▶ _DATA ENTRIES_:

----------

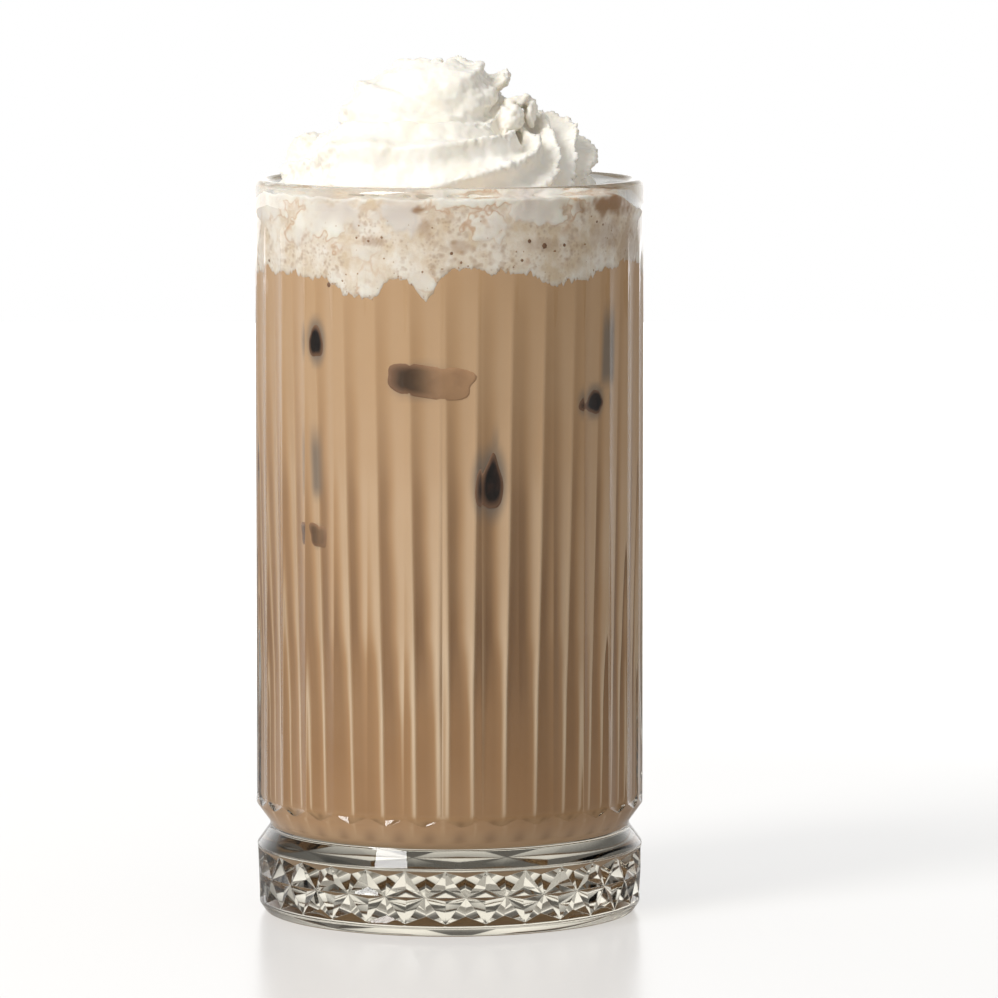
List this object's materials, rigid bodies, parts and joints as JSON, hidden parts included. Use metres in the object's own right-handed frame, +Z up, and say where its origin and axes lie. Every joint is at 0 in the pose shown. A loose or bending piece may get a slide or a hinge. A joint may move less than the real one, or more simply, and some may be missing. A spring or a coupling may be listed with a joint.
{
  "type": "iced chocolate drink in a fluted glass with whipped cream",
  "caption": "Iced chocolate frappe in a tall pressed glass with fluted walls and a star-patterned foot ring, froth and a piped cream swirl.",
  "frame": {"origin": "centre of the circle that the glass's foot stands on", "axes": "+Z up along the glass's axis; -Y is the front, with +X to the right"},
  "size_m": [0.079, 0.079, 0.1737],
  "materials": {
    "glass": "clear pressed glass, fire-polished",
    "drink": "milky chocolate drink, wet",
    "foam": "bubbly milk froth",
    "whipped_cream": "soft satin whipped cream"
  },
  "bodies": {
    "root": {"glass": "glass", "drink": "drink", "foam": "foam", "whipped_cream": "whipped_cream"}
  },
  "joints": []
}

----------

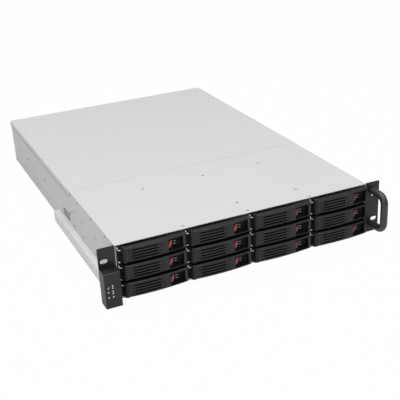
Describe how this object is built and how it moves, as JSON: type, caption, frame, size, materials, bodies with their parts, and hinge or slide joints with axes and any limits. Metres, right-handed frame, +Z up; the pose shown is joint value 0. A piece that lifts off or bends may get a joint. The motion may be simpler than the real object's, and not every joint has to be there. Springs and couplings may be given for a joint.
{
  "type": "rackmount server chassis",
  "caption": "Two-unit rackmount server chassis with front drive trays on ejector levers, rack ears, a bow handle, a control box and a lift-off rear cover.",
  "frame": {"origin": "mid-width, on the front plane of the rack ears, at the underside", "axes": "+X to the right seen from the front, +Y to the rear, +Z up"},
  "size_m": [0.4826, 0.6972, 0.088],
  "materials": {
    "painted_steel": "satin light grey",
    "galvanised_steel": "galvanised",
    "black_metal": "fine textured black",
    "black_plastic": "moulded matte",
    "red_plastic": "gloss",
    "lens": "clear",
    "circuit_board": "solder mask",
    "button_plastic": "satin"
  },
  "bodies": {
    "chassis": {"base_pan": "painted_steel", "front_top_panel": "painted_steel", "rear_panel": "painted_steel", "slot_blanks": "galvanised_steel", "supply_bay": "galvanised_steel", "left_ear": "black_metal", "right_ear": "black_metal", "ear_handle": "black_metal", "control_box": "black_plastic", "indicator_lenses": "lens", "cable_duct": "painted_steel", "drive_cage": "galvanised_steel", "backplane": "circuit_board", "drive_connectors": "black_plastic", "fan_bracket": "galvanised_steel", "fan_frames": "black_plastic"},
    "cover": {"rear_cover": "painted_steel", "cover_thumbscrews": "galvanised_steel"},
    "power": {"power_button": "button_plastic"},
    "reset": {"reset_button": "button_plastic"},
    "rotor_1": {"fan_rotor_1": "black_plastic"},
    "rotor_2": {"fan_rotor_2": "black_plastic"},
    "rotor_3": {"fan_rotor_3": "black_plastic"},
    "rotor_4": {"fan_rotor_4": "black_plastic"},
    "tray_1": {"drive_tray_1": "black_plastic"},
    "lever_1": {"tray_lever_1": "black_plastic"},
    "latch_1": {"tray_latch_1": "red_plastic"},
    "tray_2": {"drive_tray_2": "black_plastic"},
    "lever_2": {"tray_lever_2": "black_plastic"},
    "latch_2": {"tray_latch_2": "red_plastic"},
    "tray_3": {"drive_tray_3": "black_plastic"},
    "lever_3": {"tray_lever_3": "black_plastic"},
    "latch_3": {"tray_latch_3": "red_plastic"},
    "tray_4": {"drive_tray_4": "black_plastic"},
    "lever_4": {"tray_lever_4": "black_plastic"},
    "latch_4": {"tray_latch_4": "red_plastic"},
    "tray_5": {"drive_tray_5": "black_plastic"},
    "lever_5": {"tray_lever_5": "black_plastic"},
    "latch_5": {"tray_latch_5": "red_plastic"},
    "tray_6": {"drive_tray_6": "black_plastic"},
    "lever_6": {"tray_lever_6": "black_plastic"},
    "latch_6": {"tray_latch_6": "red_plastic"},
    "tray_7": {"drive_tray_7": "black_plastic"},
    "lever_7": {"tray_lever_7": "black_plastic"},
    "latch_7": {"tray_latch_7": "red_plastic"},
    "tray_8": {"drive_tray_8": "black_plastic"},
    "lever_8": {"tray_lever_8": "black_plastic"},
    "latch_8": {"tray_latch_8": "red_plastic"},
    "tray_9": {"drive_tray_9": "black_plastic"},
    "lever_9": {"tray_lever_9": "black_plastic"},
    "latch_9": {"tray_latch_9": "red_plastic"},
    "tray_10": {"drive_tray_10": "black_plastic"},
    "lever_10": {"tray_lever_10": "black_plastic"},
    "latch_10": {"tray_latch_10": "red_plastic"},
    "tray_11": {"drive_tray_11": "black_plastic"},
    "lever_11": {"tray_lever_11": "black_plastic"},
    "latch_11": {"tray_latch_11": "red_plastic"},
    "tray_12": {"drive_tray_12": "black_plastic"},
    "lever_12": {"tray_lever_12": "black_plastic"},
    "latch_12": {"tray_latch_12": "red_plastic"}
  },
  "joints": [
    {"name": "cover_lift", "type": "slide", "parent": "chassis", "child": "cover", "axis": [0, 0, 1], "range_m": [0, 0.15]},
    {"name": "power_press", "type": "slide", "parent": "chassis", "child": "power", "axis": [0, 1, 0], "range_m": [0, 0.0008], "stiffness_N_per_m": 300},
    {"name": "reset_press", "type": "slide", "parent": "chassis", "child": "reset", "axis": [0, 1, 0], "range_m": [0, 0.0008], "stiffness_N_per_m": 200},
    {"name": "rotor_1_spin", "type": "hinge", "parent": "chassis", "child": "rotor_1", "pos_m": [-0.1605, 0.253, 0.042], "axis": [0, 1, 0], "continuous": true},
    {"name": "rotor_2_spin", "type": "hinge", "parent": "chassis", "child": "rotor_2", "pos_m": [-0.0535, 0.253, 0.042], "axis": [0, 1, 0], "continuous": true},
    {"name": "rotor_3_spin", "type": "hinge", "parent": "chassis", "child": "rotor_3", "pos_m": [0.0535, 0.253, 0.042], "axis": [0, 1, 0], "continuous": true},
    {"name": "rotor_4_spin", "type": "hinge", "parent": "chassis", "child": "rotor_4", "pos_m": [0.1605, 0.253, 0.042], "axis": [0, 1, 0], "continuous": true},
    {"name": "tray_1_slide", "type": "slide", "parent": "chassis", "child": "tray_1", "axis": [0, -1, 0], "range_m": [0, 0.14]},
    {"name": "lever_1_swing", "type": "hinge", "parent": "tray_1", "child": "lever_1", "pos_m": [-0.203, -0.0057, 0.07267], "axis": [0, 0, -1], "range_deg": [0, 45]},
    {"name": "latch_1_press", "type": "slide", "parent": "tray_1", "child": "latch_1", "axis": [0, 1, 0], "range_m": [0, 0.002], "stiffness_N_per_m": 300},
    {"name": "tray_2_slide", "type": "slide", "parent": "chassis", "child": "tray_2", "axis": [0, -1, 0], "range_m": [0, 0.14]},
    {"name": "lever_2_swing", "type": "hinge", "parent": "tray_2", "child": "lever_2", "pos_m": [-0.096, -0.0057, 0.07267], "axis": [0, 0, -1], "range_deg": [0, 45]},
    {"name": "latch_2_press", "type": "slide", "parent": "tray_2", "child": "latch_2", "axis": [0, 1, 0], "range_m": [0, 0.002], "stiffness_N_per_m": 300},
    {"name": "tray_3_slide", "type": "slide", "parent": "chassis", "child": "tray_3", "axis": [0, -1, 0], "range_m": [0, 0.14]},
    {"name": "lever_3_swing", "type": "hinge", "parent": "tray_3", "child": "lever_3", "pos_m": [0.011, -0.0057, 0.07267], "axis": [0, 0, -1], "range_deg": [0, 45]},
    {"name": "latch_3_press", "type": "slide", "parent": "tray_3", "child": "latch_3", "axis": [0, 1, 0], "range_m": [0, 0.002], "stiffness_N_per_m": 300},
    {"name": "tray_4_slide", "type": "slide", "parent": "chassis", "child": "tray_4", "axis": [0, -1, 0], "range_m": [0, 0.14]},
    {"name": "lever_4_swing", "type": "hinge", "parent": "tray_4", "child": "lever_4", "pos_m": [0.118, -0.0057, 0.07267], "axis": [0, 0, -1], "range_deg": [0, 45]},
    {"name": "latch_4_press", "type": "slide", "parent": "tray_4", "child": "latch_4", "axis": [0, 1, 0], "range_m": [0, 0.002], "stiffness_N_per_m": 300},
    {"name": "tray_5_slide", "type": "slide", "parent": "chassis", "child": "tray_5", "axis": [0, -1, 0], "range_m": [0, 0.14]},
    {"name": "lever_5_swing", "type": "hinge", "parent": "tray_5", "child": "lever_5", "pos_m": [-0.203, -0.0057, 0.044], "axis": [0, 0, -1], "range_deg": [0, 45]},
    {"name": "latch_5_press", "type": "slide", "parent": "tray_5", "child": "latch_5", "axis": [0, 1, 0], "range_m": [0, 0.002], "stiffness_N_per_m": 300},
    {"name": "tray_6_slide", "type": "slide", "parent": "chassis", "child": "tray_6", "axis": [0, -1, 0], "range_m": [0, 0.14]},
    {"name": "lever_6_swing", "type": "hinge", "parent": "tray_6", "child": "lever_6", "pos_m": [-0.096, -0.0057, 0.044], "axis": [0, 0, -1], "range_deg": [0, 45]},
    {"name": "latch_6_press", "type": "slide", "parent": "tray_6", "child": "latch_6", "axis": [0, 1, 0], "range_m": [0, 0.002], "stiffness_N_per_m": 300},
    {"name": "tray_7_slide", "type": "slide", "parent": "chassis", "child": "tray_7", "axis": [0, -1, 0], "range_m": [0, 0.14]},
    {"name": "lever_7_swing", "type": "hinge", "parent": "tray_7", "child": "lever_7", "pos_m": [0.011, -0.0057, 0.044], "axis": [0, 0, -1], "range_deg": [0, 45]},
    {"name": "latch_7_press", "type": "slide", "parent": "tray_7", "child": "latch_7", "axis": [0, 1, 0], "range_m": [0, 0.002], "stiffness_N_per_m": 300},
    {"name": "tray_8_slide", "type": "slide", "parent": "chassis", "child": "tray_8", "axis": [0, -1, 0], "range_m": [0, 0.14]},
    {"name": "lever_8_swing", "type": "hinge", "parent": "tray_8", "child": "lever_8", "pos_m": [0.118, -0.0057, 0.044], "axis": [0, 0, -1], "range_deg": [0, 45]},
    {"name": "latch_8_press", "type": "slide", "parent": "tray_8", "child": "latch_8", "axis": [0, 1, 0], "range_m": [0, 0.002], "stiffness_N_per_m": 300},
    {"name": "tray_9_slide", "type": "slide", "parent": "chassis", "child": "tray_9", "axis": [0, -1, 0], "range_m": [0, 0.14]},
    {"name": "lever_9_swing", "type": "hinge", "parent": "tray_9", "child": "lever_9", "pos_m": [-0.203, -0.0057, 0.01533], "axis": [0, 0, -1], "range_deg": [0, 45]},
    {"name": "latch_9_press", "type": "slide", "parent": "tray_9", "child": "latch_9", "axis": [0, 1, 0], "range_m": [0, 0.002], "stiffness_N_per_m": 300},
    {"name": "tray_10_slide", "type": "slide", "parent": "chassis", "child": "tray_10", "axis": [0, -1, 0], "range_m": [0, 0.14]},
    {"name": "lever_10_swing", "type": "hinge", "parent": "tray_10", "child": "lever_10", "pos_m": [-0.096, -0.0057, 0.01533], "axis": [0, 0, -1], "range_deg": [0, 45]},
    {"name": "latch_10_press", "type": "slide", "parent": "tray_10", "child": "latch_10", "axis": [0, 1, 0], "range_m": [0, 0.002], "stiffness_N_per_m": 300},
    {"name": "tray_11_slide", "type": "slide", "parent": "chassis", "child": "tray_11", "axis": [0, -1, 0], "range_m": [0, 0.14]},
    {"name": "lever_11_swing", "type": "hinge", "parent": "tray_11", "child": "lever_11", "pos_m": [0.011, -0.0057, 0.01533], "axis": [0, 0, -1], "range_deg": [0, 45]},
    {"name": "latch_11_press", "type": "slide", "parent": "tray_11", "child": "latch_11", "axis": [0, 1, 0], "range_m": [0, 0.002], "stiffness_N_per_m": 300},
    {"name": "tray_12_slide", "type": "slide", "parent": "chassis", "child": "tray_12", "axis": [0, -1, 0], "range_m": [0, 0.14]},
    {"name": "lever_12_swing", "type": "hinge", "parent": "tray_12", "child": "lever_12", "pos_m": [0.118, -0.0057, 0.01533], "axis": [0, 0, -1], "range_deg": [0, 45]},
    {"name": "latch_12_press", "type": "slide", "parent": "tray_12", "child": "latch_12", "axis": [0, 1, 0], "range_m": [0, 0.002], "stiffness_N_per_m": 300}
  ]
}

----------

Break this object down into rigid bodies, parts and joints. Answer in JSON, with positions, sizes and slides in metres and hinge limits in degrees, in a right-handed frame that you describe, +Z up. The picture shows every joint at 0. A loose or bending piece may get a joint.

----------

▶ _WORK REQUIRED_: Among the entries above, how many lines hold the string "shown"? Respond with nothing but the number.

▶ _WRITTEN ANSWER_: 2